Accounting guidance adopted in 2017
d) Accounting guidance adopted in 2017

Stock Compensation
Effective January 2017, we prospectively adopted new guidance on stock compensation which requires recognition of the excess tax benefits or deficiencies of share-based compensation awards to employees through net income rather than through additional paid in capital. The calculation of the excess tax benefits or deficiencies is based on the difference between the market value of a stock award at the date of vesting, or at the time of exercise for a stock option, compared to the grant date fair value recognized as compensation expense in the Consolidated statements of operations. For the three months ended March 31, 2017, the excess tax benefit recorded to Income tax expense on the Consolidated statement of operations was $25 million. Additionally, the guidance allows for an election to account for forfeitures related to share-based payments either as they occur or through an estimation method. We elected to retain our current accounting for compensation expense using a forfeiture estimation process.
Accounting guidance not yet adopted
e) Accounting guidance not yet adopted

Revenue from Contracts with Customers
In May 2014, the Financial Accounting Standards Board (FASB) issued an accounting standard that supersedes most existing revenue recognition guidance. The standard excludes from its scope the accounting for insurance contracts, leases, financial instruments, and certain other agreements that are governed under other GAAP guidance, but could affect the revenue recognition for certain of our claims management and risk control services. The updated guidance requires an entity to recognize revenue as performance obligations are met, in order to reflect the transfer of promised goods or services to customers in an amount that reflects the consideration the entity is entitled to receive for those goods or services. The standard is effective for us in the first quarter of 2018 with early adoption permitted. The adoption of this guidance is not expected to have a material impact on our financial condition or results of operations given that the majority of our business is outside the scope of this guidance.

Financial Instruments – Recognition and Measurement of Financial Assets and Financial Liabilities
In January 2016, the FASB issued guidance that affects the recognition, measurement, presentation, and disclosure of financial instruments. The guidance requires equity investments to be measured at fair value with changes in fair value recognized through net income (other than those accounted for under equity method of accounting or those that result in consolidation of the investee) and an assessment of a valuation allowance on deferred tax assets related to unrealized losses of available for sale (AFS) debt securities in combination with other deferred tax assets. The standard will be effective for us in the first quarter of 2018. We are in the process of evaluating the effect the updated guidance will have on our financial condition and results of operations.

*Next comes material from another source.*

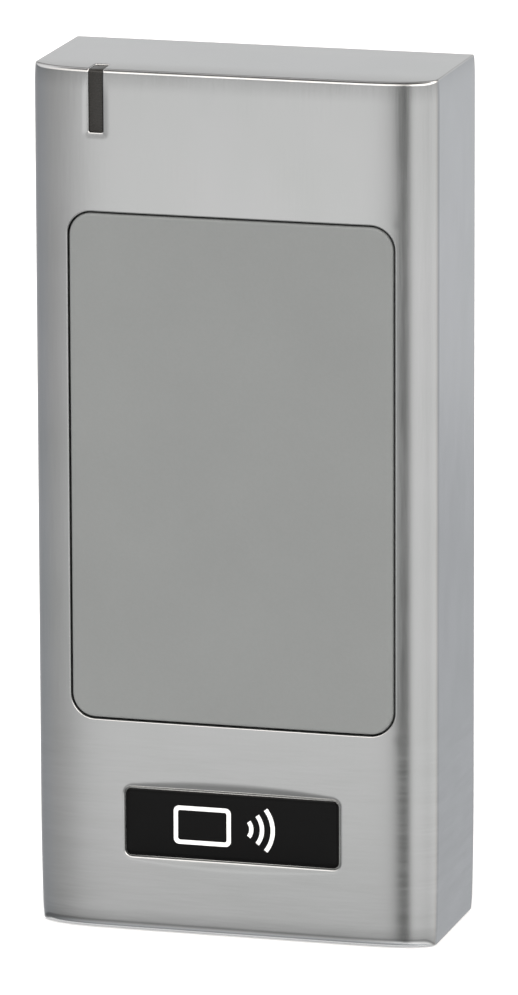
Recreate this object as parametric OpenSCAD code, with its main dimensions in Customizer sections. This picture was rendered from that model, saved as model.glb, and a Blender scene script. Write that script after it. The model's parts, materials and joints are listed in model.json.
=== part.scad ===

Financial Instruments – Credit Losses: Measurement of Credit Losses on Financial Instruments
In June 2016, the FASB issued guidance on the accounting for credit losses of financial instruments that are measured at amortized cost, including held to maturity securities and reinsurance recoverables, by applying an approach based on the current expected credit losses (CECL). The estimate of expected credit losses should consider historical information, current information, as well as reasonable and supportable forecasts, including estimates of prepayments. The allowance for credit losses is a valuation account that is deducted from the amortized cost basis of the financial asset in order to present the net carrying value at the amount expected to be collected on the financial asset on the Consolidated balance sheet.

The guidance also amends the current debt security other-than-temporary impairment model by requiring an estimate of the expected credit loss (ECL) only when the fair value is below the amortized cost of the asset. The length of time the fair value of an AFS debt security has been below the amortized cost will no longer impact the determination of whether a potential credit loss exists. The AFS debt security model will also require the use of a valuation allowance as compared to the current practice of writing down the asset.

The standard will be effective for us in the first quarter of 2020 with early adoption permitted in the first quarter of 2019. We will be able to assess the effect of adopting this guidance on our financial condition and results of operations closer to the date of adoption.

Statement of Cash Flows
In August 2016, the FASB issued guidance clarifying the classification of certain cash receipts and cash payments within the statement of cash flows, including distributions received from equity method investments. The guidance requires entities to make an accounting policy election to present cash flows received either in operating cash flows or investing cash flows based on cumulative equity-method earnings or on the nature of the distributions. The updated guidance will be effective for us in the first quarter of 2018 with early adoption permitted. The updated guidance should be applied retrospectively, unless it is impracticable to do so, at which point the guidance should be applied prospectively. We are in the process of evaluating the effect the updated guidance will have on our statements of cash flows.

Goodwill Impairment
In January 2017, the FASB issued updated guidance on goodwill impairment testing that eliminates Step 2 of the goodwill impairment test requiring entities to calculate the implied fair value of goodwill through a hypothetical purchase price allocation. Under the updated guidance, impairment will now be recognized as the amount by which a reporting unit’s carrying value exceeds its fair value. The standard will be effective for us in the first quarter of 2020 on a prospective basis with early adoption permitted. We do not expect the adoption of this guidance to have a material effect on our financial condition and results of operations.